## Goal of the exercise
Output exactly the lines that run from the line containing "sheet = make_sheet(doc)" through the line containing "for node in", with both ends included.

## Dataset content
• • • • • • •
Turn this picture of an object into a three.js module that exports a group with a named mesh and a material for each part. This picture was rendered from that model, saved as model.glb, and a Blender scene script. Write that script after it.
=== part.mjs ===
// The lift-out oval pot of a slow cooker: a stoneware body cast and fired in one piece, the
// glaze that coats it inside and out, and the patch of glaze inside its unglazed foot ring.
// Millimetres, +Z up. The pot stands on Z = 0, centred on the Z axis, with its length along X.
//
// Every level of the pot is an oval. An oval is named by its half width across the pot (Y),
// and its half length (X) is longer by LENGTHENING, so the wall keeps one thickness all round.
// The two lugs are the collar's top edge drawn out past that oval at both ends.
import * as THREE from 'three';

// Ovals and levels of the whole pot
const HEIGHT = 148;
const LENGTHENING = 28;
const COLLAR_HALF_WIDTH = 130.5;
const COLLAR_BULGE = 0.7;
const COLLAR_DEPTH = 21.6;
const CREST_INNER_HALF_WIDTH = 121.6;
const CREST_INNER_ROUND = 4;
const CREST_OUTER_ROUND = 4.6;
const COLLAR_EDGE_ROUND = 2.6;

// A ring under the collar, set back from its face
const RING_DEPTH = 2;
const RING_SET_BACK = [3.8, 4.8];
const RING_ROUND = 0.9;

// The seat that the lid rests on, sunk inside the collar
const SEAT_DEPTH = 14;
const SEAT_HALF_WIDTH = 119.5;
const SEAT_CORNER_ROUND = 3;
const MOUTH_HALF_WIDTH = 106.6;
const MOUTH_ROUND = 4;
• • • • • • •
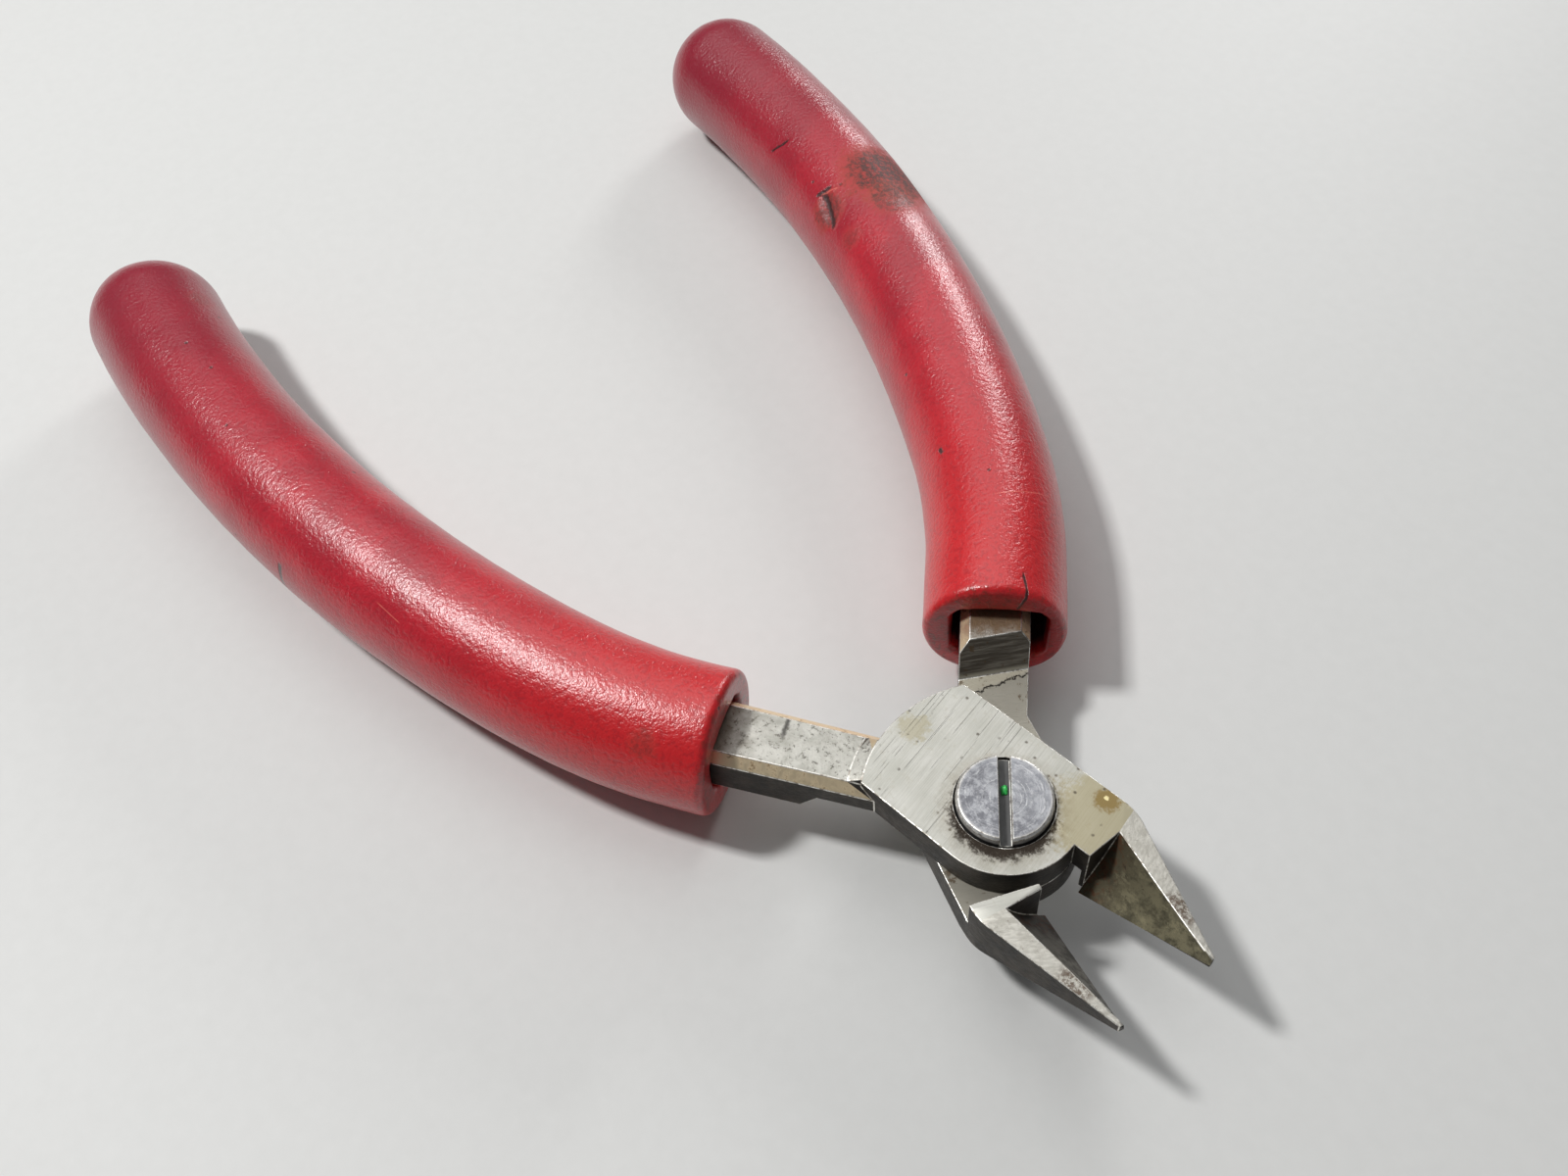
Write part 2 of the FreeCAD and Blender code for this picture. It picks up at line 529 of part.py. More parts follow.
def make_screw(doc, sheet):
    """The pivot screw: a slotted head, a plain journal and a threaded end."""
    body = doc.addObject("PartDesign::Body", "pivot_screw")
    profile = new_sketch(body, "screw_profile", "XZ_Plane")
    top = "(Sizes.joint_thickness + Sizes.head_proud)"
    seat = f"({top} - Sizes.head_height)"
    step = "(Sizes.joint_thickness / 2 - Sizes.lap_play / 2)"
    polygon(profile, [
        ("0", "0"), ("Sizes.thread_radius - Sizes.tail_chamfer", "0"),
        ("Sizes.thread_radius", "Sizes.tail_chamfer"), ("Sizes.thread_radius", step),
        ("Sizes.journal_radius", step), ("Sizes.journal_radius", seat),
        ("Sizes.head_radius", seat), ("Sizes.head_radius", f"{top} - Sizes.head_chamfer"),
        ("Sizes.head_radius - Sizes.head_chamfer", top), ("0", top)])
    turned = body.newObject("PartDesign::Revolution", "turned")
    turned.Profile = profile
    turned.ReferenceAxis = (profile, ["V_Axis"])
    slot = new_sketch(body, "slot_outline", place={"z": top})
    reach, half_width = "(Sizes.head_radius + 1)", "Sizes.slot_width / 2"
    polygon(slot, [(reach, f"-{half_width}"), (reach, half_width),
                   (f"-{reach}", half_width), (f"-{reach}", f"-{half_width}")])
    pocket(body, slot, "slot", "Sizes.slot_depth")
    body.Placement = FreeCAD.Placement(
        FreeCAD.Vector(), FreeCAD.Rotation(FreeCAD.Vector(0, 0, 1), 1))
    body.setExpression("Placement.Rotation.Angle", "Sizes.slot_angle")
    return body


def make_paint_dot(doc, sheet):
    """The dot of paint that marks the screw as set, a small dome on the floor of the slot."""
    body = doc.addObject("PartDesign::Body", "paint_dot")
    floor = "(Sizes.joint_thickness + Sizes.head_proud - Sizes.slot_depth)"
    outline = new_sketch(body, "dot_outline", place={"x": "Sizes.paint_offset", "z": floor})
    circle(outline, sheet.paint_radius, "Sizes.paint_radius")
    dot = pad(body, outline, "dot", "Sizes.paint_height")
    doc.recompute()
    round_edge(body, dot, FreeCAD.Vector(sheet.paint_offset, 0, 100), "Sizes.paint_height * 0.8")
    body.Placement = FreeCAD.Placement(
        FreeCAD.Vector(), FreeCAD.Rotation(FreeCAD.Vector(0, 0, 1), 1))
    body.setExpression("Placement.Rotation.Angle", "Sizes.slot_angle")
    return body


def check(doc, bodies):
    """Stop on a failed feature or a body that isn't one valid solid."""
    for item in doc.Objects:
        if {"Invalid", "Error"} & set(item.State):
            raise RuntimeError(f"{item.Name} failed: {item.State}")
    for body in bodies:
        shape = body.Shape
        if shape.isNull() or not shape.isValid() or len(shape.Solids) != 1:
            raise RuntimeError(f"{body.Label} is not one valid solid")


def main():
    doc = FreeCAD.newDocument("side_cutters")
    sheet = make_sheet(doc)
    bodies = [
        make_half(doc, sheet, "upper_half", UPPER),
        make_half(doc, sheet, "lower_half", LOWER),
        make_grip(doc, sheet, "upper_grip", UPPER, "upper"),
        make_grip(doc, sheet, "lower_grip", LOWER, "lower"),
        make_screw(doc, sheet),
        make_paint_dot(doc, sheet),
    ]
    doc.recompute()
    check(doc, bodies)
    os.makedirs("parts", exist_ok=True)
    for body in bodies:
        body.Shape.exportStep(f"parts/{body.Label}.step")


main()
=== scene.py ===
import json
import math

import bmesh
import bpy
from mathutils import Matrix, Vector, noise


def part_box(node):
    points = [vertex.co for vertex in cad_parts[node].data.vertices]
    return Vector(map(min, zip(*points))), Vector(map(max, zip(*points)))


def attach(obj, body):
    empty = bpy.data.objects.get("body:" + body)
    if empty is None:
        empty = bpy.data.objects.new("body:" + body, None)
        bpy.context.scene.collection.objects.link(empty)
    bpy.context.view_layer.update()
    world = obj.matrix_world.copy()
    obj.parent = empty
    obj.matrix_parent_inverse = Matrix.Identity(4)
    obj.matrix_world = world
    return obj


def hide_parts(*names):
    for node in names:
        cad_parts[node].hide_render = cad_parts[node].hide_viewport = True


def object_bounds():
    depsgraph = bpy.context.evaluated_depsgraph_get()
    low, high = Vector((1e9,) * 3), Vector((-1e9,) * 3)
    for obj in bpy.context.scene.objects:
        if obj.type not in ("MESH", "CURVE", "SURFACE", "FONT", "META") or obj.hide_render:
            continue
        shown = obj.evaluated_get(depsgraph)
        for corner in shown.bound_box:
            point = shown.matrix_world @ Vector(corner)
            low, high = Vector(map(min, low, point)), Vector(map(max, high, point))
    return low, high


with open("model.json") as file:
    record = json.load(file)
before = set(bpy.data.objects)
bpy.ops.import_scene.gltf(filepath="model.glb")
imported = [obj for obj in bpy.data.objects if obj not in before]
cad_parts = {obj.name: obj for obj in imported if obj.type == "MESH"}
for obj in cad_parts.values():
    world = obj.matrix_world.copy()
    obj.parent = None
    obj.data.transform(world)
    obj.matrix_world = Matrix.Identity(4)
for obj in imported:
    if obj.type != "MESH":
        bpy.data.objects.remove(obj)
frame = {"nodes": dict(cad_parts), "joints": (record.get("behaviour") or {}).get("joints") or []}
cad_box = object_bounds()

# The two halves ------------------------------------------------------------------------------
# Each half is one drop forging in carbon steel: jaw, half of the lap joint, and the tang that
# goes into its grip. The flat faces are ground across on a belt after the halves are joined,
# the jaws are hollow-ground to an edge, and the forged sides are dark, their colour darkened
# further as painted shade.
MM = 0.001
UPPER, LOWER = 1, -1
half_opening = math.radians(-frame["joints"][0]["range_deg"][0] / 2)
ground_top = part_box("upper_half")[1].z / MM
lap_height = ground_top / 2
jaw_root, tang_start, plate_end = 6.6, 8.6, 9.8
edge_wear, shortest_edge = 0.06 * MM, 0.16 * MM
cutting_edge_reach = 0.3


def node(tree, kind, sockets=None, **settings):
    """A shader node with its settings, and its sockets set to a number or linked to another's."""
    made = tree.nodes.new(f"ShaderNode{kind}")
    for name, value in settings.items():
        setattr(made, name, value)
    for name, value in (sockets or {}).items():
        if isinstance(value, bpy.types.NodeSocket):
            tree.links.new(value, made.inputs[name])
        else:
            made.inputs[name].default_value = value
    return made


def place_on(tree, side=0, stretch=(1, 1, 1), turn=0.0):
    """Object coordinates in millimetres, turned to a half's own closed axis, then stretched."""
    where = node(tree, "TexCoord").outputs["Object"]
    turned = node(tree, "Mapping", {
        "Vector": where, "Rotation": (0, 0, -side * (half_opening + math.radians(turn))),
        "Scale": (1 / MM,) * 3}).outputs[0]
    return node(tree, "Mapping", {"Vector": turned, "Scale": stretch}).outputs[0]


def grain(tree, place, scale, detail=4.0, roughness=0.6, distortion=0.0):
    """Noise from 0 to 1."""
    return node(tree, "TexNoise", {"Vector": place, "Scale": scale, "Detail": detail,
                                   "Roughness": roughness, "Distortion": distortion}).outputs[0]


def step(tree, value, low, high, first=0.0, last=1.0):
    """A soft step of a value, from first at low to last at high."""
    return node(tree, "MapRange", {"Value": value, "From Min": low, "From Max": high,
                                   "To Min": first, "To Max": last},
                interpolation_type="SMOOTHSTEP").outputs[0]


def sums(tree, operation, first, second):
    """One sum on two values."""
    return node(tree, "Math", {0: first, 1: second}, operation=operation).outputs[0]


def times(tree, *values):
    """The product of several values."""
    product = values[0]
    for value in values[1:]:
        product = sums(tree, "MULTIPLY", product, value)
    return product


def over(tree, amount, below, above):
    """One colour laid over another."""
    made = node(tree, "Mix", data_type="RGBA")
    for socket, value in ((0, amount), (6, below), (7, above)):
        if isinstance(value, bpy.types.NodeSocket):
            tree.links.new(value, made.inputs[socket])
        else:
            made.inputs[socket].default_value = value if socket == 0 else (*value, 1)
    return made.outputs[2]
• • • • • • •
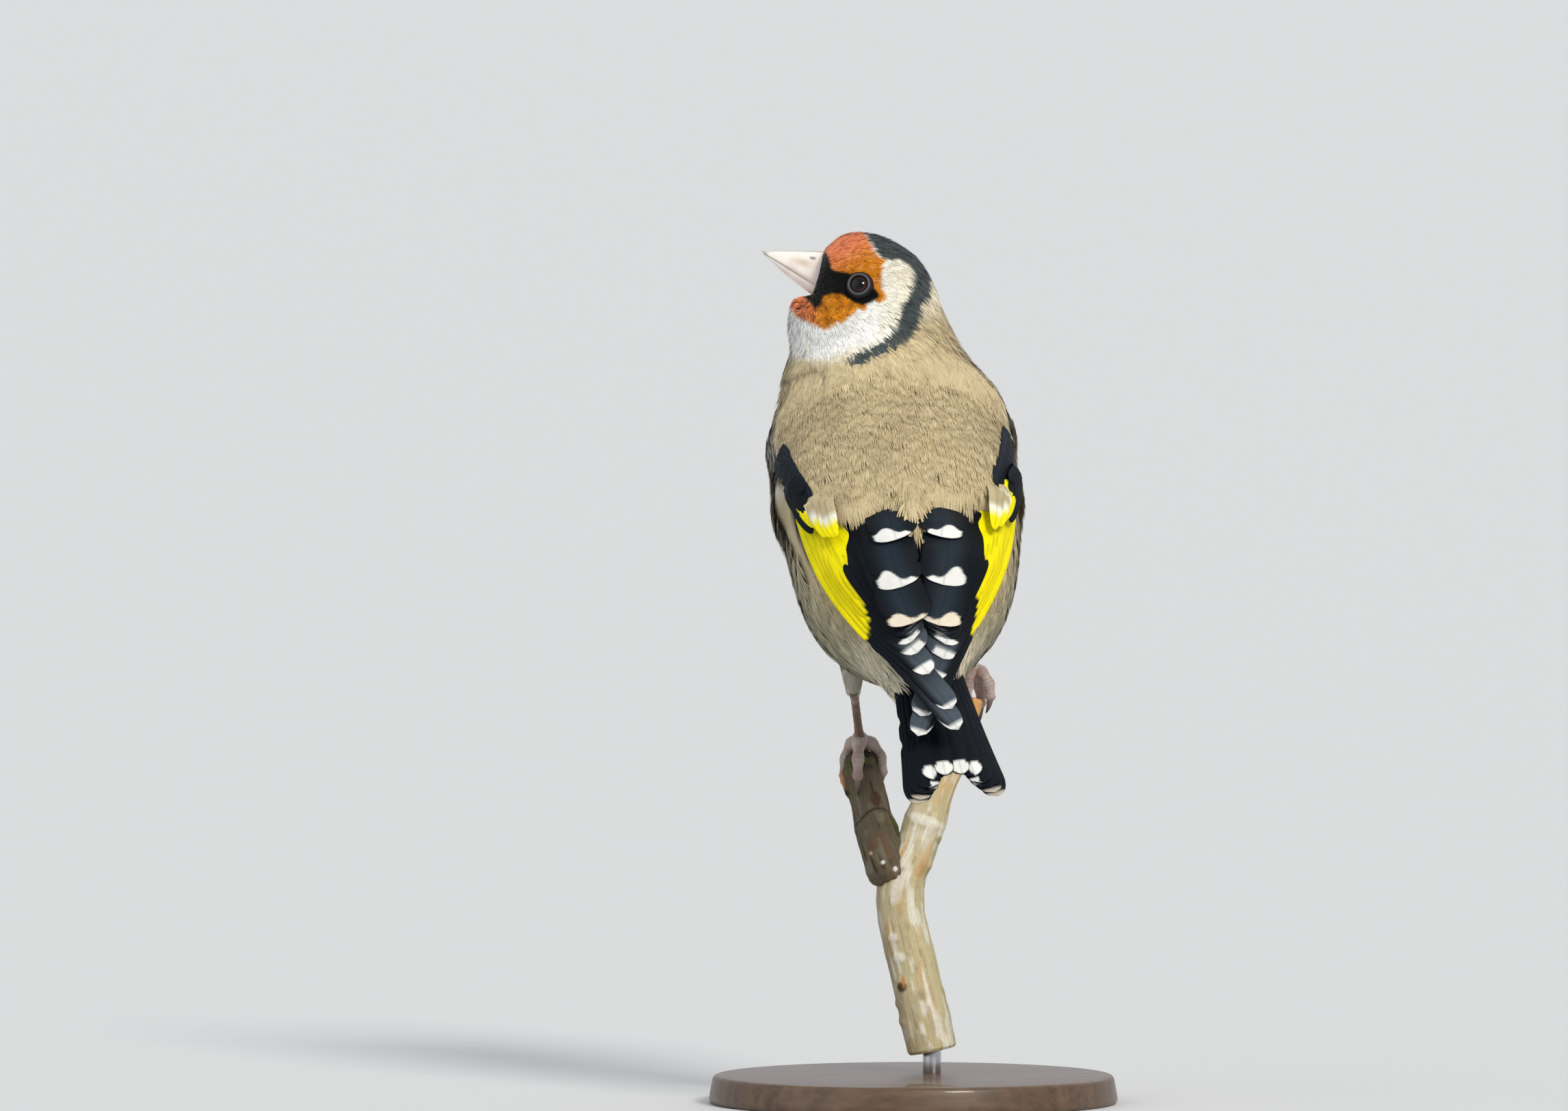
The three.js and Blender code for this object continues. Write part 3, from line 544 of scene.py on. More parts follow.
• • • • • • •
## Solution to this problem
    sheet = make_sheet(doc)
    bodies = [
        make_half(doc, sheet, "upper_half", UPPER),
        make_half(doc, sheet, "lower_half", LOWER),
        make_grip(doc, sheet, "upper_grip", UPPER, "upper"),
        make_grip(doc, sheet, "lower_grip", LOWER, "lower"),
        make_screw(doc, sheet),
        make_paint_dot(doc, sheet),
    ]
    doc.recompute()
    check(doc, bodies)
    os.makedirs("parts", exist_ok=True)
    for body in bodies:
        body.Shape.exportStep(f"parts/{body.Label}.step")


main()
=== scene.py ===
import json
import math

import bmesh
import bpy
from mathutils import Matrix, Vector, noise


def part_box(node):
    points = [vertex.co for vertex in cad_parts[node].data.vertices]
    return Vector(map(min, zip(*points))), Vector(map(max, zip(*points)))


def attach(obj, body):
    empty = bpy.data.objects.get("body:" + body)
    if empty is None:
        empty = bpy.data.objects.new("body:" + body, None)
        bpy.context.scene.collection.objects.link(empty)
    bpy.context.view_layer.update()
    world = obj.matrix_world.copy()
    obj.parent = empty
    obj.matrix_parent_inverse = Matrix.Identity(4)
    obj.matrix_world = world
    return obj


def hide_parts(*names):
    for node in names:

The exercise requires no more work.